La nueva denominación del suelo en este texto, urbano y rural, resulta cuando menos escasa para satisfacer la tan largamente deseada atención a los espacios agrícolas y a los recursos ambientales no parece estar presente en un texto en el que se dice que «(en el suelo rural) podrán legitimarse actos y usos específicos que sean de interés público o social»… «Con carácter excepcional y por el procedimiento y con las condiciones previstas en la legislación de ordenación territorial y urbanística, podrán legitimarse actos y usos específicos que sean de interés público o social por su contribución a la ordenación y el desarrollo rurales o porque hayan de emplazarse en el medio rural.» El suelo agrícola no merece atención como tal. Esto dificulta mucho la recuperación del equilibrio territorial, social, económico y urbano. El interés social se ha usado para aprobar la instalación de campos de golf, parques temáticos, polígonos industriales, puertos secos… y un conjunto de construcciones que han provocado conflictos ambientales y sociales pero no han repercutido en la consecución de las buenas condiciones laborales y económicas con que, prometedoramente, se anunciaron.

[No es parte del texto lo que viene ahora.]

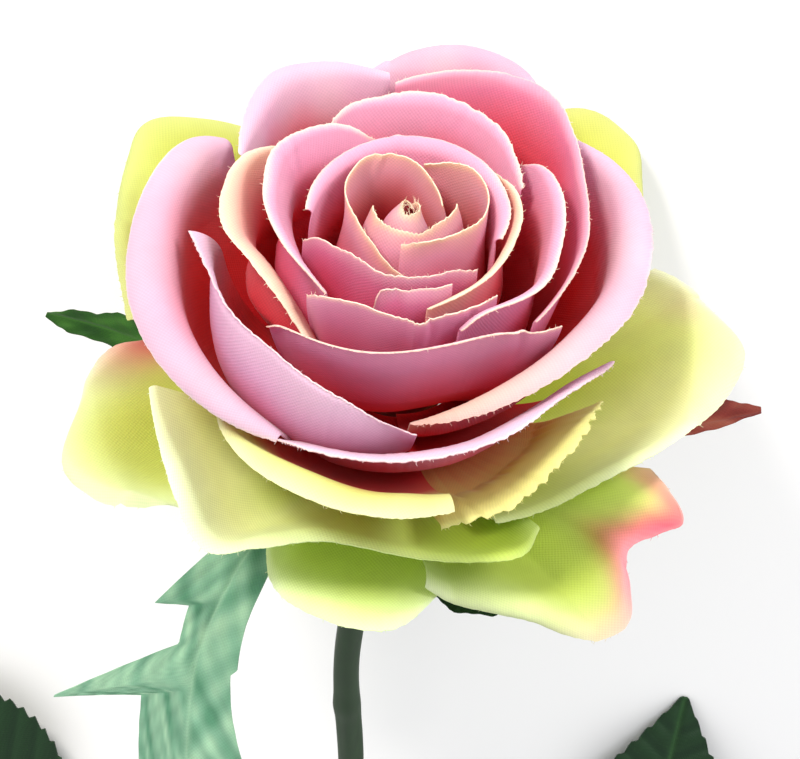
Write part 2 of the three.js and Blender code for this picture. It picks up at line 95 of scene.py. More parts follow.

La reserva del 25% para la construcción de viviendas de promoción oficial, aún siendo un porcentaje importante, consolida una política de vivienda que se aleja de la capacidad adquisitiva de la ciudadanía que queda así sometida a los vaivenes de las entidades bancarias, de los tipos de interés, de la situación laboral etc. Contribuye a fomentar la costumbre de la propiedad de la vivienda estimulada en España a partir de los sesenta y justificada especialmente por los intereses de quienes hicieron y hacen fortuna en el negocio de la construcción. Aleja la práctica de la vivienda en alquiler, que es una forma de satisfacción del derecho a la vivienda más apropiada para respetar las condiciones particulares de las personas o de las unidades familiares en sus nuevas versiones. Evita el problema del parque de viviendas vacías y de la pesada carga que significa para los municipios. Más europea…

Habrá que buscar los resquicios que queden en la Ley, tras su aprobación, para hacer política de suelo y vivienda desde la izquierda. La legislación autonómica, de cualquier gobierno, no encontrará muchas trabas en este texto. La vida sí.